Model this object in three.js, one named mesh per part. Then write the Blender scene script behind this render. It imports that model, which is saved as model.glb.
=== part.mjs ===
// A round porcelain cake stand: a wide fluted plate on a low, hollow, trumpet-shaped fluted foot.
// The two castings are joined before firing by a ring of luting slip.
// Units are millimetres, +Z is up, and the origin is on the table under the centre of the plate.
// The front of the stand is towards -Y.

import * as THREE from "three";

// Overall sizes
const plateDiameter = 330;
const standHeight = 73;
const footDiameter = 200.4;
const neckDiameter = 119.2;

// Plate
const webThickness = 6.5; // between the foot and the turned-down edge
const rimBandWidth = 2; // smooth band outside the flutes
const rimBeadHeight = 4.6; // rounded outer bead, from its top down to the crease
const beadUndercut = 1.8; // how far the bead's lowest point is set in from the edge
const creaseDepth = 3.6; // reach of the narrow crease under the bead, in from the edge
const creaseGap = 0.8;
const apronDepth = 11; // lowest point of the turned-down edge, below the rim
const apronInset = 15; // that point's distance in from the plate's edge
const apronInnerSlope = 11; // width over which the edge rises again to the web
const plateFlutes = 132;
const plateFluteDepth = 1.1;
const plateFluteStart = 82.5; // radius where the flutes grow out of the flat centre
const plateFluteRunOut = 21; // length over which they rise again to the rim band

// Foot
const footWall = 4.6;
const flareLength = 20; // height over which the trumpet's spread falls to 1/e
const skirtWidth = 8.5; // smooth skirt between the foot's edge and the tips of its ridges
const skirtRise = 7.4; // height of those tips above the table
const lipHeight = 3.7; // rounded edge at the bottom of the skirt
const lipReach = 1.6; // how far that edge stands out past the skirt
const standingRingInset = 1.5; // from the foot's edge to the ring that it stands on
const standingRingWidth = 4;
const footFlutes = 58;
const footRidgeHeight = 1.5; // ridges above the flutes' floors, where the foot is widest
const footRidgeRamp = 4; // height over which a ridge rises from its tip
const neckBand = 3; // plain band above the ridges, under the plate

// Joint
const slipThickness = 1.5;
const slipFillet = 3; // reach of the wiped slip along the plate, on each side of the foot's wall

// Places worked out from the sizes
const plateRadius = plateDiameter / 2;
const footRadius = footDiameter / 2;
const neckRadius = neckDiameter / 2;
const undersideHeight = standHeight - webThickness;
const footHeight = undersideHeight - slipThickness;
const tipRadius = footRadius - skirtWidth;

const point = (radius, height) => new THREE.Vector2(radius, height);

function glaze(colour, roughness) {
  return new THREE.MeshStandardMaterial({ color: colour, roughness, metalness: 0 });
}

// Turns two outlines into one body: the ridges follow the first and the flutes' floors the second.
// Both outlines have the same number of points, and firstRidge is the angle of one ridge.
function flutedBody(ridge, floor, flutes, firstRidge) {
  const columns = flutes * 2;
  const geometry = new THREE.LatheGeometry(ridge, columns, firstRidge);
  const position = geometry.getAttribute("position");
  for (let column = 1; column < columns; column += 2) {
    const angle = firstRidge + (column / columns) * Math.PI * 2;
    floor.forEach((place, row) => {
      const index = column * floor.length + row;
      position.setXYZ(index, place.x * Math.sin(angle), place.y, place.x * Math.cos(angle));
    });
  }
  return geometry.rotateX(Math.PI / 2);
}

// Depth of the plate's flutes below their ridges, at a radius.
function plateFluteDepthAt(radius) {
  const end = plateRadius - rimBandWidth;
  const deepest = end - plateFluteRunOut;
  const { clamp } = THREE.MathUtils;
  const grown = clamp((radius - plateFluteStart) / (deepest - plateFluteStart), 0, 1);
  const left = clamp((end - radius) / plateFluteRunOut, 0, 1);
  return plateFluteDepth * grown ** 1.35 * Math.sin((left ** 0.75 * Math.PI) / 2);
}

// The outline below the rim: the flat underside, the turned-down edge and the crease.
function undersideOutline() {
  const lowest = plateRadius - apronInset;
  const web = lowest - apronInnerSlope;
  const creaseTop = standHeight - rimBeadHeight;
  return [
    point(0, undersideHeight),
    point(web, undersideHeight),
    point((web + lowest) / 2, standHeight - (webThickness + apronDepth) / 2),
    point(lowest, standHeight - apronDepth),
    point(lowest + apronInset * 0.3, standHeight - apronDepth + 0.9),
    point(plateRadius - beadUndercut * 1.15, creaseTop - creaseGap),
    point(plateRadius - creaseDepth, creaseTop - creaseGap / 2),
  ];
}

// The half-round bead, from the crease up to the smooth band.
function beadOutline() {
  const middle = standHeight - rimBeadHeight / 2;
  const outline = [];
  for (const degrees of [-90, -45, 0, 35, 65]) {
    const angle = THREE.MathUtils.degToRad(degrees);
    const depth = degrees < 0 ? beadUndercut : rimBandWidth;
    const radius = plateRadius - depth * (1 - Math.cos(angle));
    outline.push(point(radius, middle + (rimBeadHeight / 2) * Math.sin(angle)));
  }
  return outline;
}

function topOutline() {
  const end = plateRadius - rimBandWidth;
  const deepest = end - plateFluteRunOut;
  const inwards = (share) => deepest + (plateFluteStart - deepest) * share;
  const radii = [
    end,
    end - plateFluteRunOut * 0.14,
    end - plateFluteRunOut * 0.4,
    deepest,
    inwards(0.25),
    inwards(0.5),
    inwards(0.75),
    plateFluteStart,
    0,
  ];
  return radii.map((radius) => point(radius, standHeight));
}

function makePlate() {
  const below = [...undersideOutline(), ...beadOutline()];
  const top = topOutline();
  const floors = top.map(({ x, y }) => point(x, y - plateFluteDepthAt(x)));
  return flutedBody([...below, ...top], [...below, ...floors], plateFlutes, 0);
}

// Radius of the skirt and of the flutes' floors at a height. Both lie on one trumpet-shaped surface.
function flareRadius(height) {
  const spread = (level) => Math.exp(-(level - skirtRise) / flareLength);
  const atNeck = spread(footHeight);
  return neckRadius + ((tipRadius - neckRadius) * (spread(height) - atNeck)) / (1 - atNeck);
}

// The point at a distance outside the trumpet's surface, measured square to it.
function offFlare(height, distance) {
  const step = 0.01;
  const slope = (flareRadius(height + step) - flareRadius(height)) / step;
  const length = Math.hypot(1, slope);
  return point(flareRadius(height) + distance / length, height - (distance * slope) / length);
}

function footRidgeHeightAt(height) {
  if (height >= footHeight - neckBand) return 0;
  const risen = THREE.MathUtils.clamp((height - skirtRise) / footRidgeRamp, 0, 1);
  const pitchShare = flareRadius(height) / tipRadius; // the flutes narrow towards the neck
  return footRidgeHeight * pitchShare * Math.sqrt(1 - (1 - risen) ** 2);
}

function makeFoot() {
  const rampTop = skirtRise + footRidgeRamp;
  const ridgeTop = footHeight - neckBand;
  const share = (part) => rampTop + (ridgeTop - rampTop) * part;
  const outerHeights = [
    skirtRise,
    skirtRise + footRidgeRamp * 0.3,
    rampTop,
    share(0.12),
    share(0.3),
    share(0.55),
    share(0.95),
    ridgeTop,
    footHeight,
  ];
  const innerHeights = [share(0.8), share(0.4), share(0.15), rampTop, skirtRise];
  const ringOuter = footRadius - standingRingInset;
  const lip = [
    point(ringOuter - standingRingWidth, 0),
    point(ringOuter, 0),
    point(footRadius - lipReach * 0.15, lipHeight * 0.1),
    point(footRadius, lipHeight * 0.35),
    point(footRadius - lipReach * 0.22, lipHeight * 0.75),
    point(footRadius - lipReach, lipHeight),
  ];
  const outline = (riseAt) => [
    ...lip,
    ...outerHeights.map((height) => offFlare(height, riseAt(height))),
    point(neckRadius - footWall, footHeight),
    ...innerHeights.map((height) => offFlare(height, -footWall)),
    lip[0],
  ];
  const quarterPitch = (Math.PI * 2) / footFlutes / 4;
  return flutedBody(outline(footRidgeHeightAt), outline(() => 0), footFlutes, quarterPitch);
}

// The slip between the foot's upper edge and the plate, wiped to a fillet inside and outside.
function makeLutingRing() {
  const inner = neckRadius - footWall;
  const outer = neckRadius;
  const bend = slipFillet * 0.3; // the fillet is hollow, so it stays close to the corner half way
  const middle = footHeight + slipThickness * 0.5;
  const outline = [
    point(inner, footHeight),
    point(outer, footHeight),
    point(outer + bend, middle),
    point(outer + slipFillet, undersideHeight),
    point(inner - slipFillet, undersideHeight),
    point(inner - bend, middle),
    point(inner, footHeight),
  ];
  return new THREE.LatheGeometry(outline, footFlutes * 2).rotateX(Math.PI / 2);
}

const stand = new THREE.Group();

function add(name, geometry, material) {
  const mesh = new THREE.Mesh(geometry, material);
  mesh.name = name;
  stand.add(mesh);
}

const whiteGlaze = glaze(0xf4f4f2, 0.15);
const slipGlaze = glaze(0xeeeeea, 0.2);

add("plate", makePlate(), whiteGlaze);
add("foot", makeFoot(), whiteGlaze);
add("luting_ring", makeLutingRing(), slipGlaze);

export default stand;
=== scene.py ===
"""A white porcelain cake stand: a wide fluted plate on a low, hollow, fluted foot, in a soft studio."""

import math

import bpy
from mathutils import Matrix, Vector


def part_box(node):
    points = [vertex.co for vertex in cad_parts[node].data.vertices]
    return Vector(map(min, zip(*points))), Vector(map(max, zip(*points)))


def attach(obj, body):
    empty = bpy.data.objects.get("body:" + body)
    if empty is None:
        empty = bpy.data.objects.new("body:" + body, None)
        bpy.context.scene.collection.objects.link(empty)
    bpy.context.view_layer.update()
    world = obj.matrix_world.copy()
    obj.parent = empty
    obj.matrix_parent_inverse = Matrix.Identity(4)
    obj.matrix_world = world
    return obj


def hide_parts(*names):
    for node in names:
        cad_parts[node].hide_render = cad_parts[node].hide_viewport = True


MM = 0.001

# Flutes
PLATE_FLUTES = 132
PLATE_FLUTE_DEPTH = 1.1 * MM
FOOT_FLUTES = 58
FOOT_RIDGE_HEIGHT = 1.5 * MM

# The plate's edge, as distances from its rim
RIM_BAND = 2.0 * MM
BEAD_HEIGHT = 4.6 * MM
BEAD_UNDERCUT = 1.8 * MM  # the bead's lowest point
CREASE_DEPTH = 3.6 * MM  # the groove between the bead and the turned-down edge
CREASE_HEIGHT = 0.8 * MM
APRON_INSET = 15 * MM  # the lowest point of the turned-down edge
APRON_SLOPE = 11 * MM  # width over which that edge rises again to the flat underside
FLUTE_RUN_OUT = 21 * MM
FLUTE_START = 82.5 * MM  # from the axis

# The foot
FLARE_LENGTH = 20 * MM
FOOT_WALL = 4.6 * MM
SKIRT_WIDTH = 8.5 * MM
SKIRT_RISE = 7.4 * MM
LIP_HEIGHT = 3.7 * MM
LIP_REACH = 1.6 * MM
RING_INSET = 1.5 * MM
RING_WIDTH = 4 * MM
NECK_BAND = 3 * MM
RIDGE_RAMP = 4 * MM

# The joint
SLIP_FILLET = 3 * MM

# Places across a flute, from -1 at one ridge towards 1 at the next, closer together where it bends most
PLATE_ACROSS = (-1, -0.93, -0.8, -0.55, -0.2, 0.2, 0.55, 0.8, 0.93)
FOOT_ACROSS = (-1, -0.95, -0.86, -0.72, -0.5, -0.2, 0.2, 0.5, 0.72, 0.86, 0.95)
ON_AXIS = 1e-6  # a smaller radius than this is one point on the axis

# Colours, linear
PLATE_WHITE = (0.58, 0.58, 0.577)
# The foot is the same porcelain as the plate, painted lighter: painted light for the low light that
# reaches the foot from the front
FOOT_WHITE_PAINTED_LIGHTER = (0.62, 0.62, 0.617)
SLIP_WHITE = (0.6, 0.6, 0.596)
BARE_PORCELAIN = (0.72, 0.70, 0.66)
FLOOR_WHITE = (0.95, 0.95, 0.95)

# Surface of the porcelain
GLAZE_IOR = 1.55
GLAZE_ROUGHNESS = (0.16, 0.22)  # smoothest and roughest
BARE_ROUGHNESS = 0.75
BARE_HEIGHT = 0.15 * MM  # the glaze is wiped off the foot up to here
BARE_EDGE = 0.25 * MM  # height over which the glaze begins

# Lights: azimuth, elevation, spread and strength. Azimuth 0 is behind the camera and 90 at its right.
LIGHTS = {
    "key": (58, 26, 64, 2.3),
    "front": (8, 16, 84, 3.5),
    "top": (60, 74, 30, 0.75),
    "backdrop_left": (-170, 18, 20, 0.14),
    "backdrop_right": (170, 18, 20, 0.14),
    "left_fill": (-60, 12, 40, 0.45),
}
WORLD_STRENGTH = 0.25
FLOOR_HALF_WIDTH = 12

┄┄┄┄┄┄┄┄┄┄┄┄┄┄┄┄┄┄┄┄

» **Goal**
Extract exactly the run of lines beginning at the line with "for node in" and ending at the line with "FLUTE_START = 82.5", including both ends and nothing beyond them.

» **Output for this exercise**
    for node in names:
        cad_parts[node].hide_render = cad_parts[node].hide_viewport = True


MM = 0.001

# Flutes
PLATE_FLUTES = 132
PLATE_FLUTE_DEPTH = 1.1 * MM
FOOT_FLUTES = 58
FOOT_RIDGE_HEIGHT = 1.5 * MM

# The plate's edge, as distances from its rim
RIM_BAND = 2.0 * MM
BEAD_HEIGHT = 4.6 * MM
BEAD_UNDERCUT = 1.8 * MM  # the bead's lowest point
CREASE_DEPTH = 3.6 * MM  # the groove between the bead and the turned-down edge
CREASE_HEIGHT = 0.8 * MM
APRON_INSET = 15 * MM  # the lowest point of the turned-down edge
APRON_SLOPE = 11 * MM  # width over which that edge rises again to the flat underside
FLUTE_RUN_OUT = 21 * MM
FLUTE_START = 82.5 * MM  # from the axis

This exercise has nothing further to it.